Begin

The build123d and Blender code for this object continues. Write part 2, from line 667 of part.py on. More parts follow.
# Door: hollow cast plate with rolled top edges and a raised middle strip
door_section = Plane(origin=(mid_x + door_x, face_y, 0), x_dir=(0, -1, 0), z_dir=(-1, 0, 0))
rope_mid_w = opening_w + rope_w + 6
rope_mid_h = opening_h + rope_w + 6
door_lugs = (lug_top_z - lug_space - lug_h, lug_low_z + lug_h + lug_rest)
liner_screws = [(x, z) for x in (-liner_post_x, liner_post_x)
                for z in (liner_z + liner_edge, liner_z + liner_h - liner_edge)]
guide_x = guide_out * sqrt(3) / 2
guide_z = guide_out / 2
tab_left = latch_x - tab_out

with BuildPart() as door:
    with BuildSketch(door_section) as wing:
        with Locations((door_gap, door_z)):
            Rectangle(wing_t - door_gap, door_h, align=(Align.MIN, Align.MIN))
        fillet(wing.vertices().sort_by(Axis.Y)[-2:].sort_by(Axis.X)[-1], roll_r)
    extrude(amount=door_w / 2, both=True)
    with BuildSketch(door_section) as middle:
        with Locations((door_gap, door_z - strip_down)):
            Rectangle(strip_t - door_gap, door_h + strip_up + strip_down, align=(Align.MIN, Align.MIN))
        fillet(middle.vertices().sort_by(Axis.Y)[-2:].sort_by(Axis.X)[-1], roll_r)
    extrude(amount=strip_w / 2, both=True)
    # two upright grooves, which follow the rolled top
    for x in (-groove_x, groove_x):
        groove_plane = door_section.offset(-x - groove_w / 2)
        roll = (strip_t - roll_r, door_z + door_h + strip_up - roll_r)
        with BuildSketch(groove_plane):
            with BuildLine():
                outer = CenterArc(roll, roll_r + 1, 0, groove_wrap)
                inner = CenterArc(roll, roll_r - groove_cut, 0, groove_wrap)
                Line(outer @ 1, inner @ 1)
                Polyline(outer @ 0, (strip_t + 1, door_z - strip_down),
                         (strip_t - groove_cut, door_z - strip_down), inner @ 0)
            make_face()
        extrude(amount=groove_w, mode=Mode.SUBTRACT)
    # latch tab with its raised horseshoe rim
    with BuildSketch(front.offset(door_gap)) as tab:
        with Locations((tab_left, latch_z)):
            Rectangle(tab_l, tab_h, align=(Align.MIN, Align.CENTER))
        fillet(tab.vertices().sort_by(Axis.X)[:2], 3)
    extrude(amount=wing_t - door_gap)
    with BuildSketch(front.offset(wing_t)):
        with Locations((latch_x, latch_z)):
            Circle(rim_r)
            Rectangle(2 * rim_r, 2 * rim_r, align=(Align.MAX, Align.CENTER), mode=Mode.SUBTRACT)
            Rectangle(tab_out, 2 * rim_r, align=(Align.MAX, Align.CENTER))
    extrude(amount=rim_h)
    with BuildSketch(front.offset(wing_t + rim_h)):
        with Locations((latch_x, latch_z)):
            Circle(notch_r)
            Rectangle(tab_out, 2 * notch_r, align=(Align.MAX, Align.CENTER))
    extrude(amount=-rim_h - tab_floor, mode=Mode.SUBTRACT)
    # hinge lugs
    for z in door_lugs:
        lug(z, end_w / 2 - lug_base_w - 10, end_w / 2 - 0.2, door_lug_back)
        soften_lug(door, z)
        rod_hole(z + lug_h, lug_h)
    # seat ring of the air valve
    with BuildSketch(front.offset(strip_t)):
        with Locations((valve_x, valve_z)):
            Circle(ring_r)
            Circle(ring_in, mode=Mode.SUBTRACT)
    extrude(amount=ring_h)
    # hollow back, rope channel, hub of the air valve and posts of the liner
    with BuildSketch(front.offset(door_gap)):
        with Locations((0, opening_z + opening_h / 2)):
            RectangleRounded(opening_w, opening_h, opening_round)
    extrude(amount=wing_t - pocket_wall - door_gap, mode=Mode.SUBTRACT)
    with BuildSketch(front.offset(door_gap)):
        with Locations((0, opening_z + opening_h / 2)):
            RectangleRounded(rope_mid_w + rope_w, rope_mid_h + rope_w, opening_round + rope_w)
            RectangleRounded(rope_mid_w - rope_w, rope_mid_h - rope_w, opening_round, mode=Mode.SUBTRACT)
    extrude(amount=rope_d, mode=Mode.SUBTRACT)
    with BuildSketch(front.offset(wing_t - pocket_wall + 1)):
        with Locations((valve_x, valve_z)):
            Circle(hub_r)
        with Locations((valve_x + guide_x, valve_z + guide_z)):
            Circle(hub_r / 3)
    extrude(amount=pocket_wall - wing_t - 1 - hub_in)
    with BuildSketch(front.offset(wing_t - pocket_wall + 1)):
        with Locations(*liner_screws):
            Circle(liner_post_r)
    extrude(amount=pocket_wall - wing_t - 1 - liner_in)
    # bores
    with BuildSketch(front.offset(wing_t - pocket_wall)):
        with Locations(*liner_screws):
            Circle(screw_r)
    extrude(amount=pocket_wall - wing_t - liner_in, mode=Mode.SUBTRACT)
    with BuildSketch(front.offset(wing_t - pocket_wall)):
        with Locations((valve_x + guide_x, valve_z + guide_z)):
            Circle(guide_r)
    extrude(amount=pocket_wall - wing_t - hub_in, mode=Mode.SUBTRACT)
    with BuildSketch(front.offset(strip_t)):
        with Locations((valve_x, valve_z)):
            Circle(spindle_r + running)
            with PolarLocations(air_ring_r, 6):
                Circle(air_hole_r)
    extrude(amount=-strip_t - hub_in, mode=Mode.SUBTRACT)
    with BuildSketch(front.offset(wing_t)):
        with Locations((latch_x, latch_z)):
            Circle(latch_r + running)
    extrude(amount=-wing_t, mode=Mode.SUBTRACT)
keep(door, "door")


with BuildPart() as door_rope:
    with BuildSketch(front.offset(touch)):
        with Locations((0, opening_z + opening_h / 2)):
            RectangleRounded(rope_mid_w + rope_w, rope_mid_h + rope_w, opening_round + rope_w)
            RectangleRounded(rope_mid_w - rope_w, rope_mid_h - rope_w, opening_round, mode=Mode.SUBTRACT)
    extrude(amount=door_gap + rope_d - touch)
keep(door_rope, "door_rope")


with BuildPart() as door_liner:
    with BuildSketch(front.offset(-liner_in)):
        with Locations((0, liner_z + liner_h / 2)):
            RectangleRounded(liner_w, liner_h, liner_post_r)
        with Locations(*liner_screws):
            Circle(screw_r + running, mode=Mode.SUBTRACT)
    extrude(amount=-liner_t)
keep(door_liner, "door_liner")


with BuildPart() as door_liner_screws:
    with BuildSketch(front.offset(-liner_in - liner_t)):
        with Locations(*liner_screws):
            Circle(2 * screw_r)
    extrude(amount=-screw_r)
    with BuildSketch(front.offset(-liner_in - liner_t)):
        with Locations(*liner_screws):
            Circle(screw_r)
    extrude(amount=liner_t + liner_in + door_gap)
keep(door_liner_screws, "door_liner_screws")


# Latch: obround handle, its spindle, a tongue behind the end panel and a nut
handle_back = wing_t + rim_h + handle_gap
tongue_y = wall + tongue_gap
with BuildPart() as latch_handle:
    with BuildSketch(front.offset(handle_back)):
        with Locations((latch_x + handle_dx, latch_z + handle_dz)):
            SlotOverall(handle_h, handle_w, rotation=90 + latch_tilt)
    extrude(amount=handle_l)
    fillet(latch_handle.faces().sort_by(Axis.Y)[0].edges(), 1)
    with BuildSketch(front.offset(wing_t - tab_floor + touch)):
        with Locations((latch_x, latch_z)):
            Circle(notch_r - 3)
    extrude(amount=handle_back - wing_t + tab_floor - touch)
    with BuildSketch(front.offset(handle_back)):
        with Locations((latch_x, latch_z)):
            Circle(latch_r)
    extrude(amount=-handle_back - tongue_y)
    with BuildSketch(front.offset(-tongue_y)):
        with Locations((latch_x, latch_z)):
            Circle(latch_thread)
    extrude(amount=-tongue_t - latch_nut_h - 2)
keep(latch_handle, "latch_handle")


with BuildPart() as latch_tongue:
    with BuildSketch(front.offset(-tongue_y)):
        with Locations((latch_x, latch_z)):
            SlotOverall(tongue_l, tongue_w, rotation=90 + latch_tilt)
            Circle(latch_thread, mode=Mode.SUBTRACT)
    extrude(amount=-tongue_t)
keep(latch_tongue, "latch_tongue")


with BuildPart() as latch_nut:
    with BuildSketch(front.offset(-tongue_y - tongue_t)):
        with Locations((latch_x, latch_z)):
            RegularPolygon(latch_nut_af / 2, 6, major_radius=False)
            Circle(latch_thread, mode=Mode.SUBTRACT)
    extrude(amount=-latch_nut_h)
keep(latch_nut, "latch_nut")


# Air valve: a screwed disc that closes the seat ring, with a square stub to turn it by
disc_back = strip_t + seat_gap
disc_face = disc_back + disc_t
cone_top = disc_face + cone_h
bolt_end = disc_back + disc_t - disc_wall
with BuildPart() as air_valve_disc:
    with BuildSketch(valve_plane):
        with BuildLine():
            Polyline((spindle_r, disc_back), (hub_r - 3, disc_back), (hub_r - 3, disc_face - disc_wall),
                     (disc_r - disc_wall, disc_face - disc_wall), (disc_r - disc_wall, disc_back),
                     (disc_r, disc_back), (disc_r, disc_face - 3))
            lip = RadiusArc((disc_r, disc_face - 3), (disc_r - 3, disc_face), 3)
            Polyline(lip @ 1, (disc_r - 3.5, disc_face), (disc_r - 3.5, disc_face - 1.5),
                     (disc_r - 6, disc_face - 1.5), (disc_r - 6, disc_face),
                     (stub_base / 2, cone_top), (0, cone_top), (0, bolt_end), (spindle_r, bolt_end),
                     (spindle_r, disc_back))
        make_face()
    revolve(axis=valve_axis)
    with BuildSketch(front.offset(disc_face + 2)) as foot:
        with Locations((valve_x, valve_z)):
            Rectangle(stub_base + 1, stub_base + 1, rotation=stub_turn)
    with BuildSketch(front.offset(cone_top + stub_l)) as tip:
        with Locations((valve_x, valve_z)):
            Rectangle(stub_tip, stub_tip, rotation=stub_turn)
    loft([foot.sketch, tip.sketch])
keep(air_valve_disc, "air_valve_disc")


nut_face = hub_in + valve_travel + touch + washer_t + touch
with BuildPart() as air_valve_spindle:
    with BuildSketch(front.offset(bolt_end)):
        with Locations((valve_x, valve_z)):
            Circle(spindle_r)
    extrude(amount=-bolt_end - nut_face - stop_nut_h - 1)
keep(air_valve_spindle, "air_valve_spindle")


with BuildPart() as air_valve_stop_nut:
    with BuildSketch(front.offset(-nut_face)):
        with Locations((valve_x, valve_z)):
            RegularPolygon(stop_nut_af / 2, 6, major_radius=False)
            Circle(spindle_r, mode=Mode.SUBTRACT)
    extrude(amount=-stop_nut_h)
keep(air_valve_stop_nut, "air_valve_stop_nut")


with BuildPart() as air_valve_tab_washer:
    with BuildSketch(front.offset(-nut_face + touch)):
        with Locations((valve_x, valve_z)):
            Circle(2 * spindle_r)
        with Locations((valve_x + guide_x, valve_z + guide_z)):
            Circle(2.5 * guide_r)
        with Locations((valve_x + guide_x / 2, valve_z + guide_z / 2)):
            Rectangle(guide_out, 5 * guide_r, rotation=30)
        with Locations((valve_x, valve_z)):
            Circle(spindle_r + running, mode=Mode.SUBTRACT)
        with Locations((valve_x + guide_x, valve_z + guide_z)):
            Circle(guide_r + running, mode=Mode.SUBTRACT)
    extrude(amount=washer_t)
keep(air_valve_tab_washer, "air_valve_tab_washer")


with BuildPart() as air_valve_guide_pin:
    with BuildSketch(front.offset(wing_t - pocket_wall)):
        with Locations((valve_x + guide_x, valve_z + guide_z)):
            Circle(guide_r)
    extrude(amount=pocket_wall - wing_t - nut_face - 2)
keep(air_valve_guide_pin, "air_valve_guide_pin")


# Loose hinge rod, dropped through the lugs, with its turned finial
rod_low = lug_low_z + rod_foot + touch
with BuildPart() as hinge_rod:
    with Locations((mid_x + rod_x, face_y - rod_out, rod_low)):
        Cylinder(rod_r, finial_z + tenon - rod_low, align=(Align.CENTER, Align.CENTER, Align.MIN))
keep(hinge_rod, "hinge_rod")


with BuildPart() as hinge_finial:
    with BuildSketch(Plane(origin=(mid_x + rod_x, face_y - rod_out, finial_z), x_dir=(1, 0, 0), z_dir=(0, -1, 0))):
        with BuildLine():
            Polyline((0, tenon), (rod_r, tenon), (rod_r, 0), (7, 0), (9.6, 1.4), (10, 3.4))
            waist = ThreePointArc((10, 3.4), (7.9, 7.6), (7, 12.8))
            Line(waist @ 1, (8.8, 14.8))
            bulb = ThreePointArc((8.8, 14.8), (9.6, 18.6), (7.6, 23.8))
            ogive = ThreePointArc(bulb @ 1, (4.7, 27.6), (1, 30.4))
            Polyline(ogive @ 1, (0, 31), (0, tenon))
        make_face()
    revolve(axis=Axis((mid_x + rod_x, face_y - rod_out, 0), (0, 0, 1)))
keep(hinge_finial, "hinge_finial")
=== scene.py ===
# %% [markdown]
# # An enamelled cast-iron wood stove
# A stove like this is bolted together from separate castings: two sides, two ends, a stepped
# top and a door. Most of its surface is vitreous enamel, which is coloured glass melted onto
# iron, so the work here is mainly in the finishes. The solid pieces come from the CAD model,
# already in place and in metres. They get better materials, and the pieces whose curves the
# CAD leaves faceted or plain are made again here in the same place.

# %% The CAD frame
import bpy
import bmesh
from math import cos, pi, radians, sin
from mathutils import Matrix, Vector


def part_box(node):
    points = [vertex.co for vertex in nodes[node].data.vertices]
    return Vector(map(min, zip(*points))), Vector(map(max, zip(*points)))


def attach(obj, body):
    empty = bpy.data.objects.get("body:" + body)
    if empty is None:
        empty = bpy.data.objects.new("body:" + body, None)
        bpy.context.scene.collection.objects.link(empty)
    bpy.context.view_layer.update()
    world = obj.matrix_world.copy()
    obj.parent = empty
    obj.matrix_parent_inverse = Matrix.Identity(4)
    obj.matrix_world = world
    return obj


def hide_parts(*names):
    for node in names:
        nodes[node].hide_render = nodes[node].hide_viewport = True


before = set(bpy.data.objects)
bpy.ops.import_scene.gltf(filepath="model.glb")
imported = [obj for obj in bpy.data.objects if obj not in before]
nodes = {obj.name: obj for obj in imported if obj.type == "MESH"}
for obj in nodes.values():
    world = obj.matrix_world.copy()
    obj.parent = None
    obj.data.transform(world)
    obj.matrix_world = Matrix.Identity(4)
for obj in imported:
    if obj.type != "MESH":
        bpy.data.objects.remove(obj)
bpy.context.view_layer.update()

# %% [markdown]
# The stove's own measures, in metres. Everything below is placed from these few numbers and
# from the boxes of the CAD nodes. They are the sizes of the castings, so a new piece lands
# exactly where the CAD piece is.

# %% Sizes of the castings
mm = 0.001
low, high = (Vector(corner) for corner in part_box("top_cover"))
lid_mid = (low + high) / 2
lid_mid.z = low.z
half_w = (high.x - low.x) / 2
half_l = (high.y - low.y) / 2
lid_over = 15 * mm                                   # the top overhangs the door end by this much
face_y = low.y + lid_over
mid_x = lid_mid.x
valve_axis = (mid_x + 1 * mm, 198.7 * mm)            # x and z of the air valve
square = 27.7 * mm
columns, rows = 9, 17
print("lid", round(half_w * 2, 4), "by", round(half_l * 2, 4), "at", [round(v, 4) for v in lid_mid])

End

**GOAL OF THE EXERCISE**
In the listing above, locate the line containing "# Loose hinge" and the line containing "if empty is". Transcribe those two lines and everything between them, exactly as written.

**RESPONSE FOR THIS EXERCISE**
# Loose hinge rod, dropped through the lugs, with its turned finial
rod_low = lug_low_z + rod_foot + touch
with BuildPart() as hinge_rod:
    with Locations((mid_x + rod_x, face_y - rod_out, rod_low)):
        Cylinder(rod_r, finial_z + tenon - rod_low, align=(Align.CENTER, Align.CENTER, Align.MIN))
keep(hinge_rod, "hinge_rod")


with BuildPart() as hinge_finial:
    with BuildSketch(Plane(origin=(mid_x + rod_x, face_y - rod_out, finial_z), x_dir=(1, 0, 0), z_dir=(0, -1, 0))):
        with BuildLine():
            Polyline((0, tenon), (rod_r, tenon), (rod_r, 0), (7, 0), (9.6, 1.4), (10, 3.4))
            waist = ThreePointArc((10, 3.4), (7.9, 7.6), (7, 12.8))
            Line(waist @ 1, (8.8, 14.8))
            bulb = ThreePointArc((8.8, 14.8), (9.6, 18.6), (7.6, 23.8))
            ogive = ThreePointArc(bulb @ 1, (4.7, 27.6), (1, 30.4))
            Polyline(ogive @ 1, (0, 31), (0, tenon))
        make_face()
    revolve(axis=Axis((mid_x + rod_x, face_y - rod_out, 0), (0, 0, 1)))
keep(hinge_finial, "hinge_finial")
=== scene.py ===
# %% [markdown]
# # An enamelled cast-iron wood stove
# A stove like this is bolted together from separate castings: two sides, two ends, a stepped
# top and a door. Most of its surface is vitreous enamel, which is coloured glass melted onto
# iron, so the work here is mainly in the finishes. The solid pieces come from the CAD model,
# already in place and in metres. They get better materials, and the pieces whose curves the
# CAD leaves faceted or plain are made again here in the same place.

# %% The CAD frame
import bpy
import bmesh
from math import cos, pi, radians, sin
from mathutils import Matrix, Vector


def part_box(node):
    points = [vertex.co for vertex in nodes[node].data.vertices]
    return Vector(map(min, zip(*points))), Vector(map(max, zip(*points)))


def attach(obj, body):
    empty = bpy.data.objects.get("body:" + body)
    if empty is None:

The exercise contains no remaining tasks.